Muchos sonidos tienen fuerza evocadora porque tal vez se suscitaron originariamente en contextos agradables y su repetición tiene la facultad embrujadora de enlazar aquel pasado y el presente correspondiente.

Algunos de esos sonidos de un contexto gastronómico me han perseguido hasta hoy. A veces, al producirse en el presente tal cual los almacené, me transvasan a la gloria de la dulce glotonería casera y como que mi espíritu me agarra por una oreja y me lleva en el aire por un callejón de la infinitud del cielo sembrado de azucenas multicolores, que de repente desemboca en un enorme Caldero con concón tostado al crujiente.

Amo al concón como a mí mismo. Soy un graduado “summa cum laude” de su hechura y de su ingesta. Aprendí los secretos del arte del concón en la casa de mi abuela materna, en la casa en que me crié, en la que constituí familia, en la de la suegra y en la casa de ahora, y de todo aquello almacené en mi memoria cual dulce melodía la faena de extraerlo del fondo y de los laterales redondeados del Caldero, que sobresale de los ruidos de los cacharros y trastos que hablan en la cocina al momento del fregado, como cuando arrojan suavemente una cuchara, o cuando un cuchillo de mesa resbala y cae con un tin tilín inconfundible, o como cuando las cucharas, cuchillos y tenedores, luego de fregados, son lanzados juntos en un gran plato hondo de porcelana y al caer completan un solo concierto de cocina casera en pleno ajetreo doméstico.

En mis recuerdos gastronómicos musicales el turno de los sonidos de la raspadura del concón los supera a todos, y quizás sea porque como que da la sensación del inicio de una batalla triunfal en la que el concón hace de indignado y el cucharón de sojuzgador.
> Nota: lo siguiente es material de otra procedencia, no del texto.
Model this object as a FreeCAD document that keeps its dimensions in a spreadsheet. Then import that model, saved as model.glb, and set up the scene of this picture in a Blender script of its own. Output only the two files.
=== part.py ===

Siempre se inicia su concierto con un de repente… De repente uno oye la ronca voz de un cucharón metálico, que raspa los laterales redondeados y después de una pausa aprendida por repetida, raspa el fondo del Caldero: ”¡rrarra crúm!… ¡rrarucrúm!… ¡crúm! ¡crúm!”. Y es que el buen concón siempre se resiste, se indigna. El cucharón lo castiga, lo castiga… Pero como la experta mamá sabe raspar el concón tostado adherido con justa furia, ella siempre lo vence…“¡rrarra crúm! ¡rarucrúm!..¡crúm! ¡crúm!”.

Y después un silencio sin rumores ni resuellos de sonidos.

Algunos fines de semana prefiero comerme el concón en el patio, sentado en la mecedora de guano, sin camisa, en un plato hondo estacionado en el garaje de mis muslos que lo aprisionan, encima de un pañito de cocina de usos añosos. Me lo como a manos limpias  luego de mezclar con una cuchara mucho concón, poco arroz, habichuelas con su salsa, carne guisada, bien picadita en su salsa… ¡Todo junto! Ah! y donde nadie me vea. De lo contrario como que aquello pierde sabor…

Al estilo de Tubérculo Gourmet, los dedos se unen en una “Ó” mayúscula para hacer bollos que uno va engullendo, se come a regusto y poco a poco se entra en un paraíso estomacal y, en fin, a veces uno se chupa los dedos y pide “más concón”, “más salsa de carne”, “más salsa de habichuelas”… Y hace más y más “Ó” mayúsculas. ¡Hasta jartarse!

…Y eso no lo cambio por una Langosta Thermidor!